> MATERIAL SHOWN
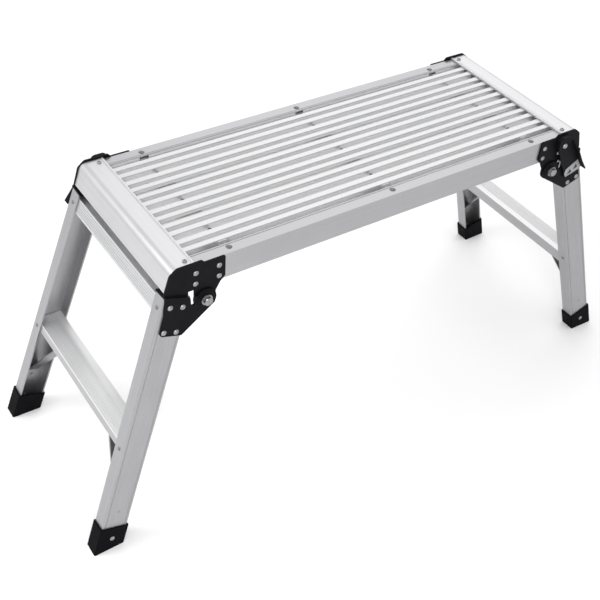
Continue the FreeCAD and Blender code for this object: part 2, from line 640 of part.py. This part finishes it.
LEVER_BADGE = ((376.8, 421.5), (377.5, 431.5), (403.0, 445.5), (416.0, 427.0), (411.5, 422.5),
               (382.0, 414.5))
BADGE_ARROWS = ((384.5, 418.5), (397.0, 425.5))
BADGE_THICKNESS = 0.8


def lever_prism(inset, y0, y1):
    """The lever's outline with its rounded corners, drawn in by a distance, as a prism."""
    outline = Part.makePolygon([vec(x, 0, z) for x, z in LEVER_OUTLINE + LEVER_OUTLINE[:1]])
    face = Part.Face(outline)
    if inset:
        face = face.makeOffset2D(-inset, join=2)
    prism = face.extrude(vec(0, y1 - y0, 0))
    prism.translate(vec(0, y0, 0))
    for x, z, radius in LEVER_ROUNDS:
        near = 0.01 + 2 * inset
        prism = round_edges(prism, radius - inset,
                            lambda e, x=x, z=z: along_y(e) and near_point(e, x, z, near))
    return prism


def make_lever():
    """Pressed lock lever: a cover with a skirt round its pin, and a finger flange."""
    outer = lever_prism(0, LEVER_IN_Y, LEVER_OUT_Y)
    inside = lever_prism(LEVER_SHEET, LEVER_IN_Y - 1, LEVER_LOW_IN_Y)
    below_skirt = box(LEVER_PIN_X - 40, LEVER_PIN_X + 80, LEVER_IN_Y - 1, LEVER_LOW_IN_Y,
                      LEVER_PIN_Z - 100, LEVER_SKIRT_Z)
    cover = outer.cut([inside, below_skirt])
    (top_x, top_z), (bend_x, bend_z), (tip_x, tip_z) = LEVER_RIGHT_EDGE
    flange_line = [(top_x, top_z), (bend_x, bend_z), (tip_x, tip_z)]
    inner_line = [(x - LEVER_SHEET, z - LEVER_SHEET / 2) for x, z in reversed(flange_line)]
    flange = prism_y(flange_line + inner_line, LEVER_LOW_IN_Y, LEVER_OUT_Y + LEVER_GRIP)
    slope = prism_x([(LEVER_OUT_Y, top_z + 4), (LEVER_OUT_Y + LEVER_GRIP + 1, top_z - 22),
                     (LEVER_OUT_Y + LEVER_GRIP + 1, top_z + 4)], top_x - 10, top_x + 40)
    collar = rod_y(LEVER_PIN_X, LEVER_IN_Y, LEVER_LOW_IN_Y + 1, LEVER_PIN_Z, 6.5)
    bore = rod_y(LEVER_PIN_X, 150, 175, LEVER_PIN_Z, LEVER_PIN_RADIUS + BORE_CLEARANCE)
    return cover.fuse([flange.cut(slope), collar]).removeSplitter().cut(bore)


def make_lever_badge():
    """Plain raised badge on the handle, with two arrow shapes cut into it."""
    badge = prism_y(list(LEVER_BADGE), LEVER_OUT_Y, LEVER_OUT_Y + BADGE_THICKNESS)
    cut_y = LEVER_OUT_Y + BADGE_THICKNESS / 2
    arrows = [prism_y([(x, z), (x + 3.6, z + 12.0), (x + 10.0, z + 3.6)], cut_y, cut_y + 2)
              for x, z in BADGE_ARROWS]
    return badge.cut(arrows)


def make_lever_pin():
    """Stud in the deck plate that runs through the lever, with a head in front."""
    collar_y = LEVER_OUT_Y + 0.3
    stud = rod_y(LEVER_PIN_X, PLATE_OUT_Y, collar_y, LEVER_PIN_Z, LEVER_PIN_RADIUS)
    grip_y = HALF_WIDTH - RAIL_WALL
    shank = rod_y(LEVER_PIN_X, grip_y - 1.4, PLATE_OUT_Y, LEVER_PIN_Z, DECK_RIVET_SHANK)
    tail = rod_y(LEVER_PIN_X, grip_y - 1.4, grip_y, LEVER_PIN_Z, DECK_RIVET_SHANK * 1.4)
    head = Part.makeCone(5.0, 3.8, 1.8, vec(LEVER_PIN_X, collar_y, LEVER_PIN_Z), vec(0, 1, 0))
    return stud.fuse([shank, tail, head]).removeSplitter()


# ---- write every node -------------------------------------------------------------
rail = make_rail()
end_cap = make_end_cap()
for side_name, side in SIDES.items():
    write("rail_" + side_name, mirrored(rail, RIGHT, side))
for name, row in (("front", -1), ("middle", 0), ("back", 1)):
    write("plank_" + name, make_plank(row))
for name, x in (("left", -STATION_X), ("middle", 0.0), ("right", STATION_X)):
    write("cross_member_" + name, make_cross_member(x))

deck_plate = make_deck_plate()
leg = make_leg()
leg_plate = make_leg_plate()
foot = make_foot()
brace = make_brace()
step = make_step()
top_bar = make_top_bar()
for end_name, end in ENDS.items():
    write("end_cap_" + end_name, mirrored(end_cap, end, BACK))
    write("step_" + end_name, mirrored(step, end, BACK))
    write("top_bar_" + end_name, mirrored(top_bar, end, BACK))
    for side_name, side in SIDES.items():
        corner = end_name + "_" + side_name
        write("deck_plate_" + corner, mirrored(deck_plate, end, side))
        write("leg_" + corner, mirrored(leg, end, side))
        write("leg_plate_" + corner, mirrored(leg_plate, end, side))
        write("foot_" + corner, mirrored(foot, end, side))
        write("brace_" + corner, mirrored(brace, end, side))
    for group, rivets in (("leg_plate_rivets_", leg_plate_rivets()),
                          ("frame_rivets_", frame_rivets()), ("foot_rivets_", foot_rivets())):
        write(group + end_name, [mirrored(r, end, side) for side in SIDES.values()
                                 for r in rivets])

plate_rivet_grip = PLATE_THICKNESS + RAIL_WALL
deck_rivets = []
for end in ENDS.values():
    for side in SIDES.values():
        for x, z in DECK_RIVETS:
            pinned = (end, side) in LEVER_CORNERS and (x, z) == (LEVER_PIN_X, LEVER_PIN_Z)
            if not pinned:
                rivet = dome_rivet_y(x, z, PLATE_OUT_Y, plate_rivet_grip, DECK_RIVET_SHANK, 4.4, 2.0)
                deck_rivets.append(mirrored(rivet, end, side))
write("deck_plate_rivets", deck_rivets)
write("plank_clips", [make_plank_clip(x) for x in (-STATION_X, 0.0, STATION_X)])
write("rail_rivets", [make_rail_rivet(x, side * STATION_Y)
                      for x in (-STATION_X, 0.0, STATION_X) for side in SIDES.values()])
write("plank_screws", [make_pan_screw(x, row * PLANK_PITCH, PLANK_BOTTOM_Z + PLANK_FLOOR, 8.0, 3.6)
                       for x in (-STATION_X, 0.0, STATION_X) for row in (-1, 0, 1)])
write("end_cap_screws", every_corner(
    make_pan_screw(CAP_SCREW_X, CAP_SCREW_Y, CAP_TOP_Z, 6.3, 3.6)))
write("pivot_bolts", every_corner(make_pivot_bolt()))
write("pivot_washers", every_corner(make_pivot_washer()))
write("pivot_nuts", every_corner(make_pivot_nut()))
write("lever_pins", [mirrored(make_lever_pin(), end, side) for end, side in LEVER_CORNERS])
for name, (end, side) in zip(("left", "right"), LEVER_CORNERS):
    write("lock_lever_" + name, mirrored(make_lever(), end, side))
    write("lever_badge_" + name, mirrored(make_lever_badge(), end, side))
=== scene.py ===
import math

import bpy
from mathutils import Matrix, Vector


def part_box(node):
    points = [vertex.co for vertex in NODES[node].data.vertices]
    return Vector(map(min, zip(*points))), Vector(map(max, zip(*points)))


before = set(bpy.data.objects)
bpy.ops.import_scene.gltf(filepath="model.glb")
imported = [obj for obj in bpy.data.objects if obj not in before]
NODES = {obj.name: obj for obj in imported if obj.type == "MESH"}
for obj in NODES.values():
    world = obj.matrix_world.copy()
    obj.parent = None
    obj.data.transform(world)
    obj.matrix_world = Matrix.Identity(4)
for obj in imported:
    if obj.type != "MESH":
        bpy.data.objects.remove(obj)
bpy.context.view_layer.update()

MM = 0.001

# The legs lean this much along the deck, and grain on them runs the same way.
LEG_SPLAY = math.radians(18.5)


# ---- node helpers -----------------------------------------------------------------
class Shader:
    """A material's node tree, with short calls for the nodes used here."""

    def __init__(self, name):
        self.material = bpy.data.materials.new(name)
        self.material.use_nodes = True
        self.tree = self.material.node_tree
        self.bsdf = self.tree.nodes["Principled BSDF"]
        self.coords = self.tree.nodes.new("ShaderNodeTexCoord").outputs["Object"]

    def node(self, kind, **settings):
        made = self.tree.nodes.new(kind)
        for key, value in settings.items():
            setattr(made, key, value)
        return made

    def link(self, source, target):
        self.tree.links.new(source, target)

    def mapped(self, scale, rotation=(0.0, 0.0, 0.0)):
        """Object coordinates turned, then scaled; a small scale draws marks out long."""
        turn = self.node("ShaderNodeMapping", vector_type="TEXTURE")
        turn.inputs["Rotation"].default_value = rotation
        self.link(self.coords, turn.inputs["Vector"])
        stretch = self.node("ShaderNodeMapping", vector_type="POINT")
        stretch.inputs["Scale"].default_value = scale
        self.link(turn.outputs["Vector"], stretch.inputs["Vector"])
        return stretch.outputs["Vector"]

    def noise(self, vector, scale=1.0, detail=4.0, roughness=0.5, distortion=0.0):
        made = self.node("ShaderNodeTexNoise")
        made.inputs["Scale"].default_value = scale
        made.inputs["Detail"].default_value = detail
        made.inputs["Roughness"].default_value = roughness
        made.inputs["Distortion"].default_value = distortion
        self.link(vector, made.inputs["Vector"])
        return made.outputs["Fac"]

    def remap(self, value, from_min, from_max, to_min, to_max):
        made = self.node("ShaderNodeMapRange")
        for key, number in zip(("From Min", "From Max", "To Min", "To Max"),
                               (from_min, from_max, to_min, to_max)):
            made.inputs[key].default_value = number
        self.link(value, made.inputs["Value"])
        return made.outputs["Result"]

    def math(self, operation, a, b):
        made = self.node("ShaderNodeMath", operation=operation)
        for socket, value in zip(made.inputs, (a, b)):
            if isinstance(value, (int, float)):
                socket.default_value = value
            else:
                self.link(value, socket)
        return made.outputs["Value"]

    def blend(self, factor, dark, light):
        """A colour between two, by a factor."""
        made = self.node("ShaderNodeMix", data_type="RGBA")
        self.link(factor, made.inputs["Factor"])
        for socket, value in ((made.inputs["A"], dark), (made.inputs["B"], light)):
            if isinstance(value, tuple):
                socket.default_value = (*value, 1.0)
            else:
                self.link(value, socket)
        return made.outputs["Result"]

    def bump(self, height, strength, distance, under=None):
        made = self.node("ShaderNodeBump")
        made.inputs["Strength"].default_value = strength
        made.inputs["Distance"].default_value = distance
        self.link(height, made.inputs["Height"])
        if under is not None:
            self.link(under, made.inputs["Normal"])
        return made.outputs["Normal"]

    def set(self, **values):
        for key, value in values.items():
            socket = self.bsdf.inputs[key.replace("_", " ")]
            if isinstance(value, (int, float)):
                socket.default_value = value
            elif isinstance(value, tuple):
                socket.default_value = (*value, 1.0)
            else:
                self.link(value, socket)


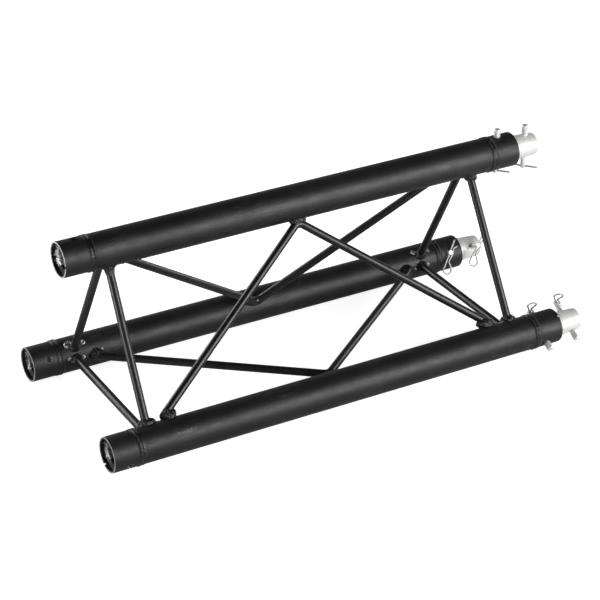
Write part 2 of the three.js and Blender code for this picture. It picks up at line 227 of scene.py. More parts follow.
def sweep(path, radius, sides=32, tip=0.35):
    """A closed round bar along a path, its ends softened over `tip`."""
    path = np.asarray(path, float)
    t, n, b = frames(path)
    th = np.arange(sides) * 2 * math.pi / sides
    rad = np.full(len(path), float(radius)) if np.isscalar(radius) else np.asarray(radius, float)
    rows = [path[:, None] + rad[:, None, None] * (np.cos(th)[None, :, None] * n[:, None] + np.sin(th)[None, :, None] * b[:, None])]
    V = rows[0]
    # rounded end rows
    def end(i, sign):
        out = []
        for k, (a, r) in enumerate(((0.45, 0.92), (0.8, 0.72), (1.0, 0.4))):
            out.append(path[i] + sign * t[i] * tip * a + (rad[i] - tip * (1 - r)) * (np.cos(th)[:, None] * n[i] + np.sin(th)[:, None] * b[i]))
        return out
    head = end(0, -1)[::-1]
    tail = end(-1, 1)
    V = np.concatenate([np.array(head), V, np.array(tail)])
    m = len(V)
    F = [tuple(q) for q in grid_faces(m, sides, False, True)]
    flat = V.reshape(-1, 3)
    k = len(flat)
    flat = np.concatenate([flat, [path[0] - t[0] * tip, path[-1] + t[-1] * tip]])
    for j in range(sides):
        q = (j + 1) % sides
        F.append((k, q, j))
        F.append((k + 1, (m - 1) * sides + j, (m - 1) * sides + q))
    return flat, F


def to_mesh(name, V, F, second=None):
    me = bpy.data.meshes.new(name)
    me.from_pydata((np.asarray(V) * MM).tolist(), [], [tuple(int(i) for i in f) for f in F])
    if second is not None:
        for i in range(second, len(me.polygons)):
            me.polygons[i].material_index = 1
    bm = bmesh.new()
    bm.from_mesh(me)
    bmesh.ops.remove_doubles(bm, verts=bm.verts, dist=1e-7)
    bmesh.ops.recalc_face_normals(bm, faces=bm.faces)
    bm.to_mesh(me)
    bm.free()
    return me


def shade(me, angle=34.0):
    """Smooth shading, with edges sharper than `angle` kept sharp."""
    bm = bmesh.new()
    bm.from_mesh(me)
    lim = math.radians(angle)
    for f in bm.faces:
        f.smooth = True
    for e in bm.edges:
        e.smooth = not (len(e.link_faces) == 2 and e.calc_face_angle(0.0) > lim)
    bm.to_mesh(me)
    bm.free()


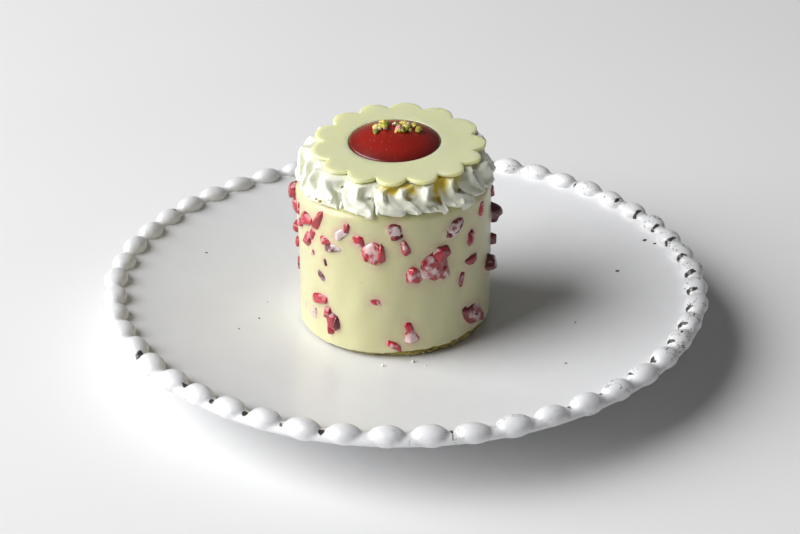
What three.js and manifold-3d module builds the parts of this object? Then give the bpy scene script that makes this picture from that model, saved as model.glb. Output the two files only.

> WHAT IS REQUIRED
Write out exactly, please, the lines beginning at the start of the material and ending with the line that holds "BADGE_THICKNESS = 0.8", both included.

> WRITTEN ANSWER
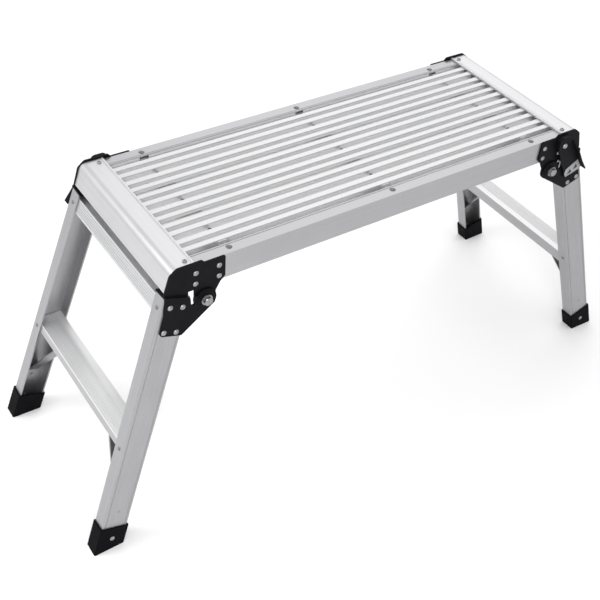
Continue the FreeCAD and Blender code for this object: part 2, from line 640 of part.py. This part finishes it.
LEVER_BADGE = ((376.8, 421.5), (377.5, 431.5), (403.0, 445.5), (416.0, 427.0), (411.5, 422.5),
               (382.0, 414.5))
BADGE_ARROWS = ((384.5, 418.5), (397.0, 425.5))
BADGE_THICKNESS = 0.8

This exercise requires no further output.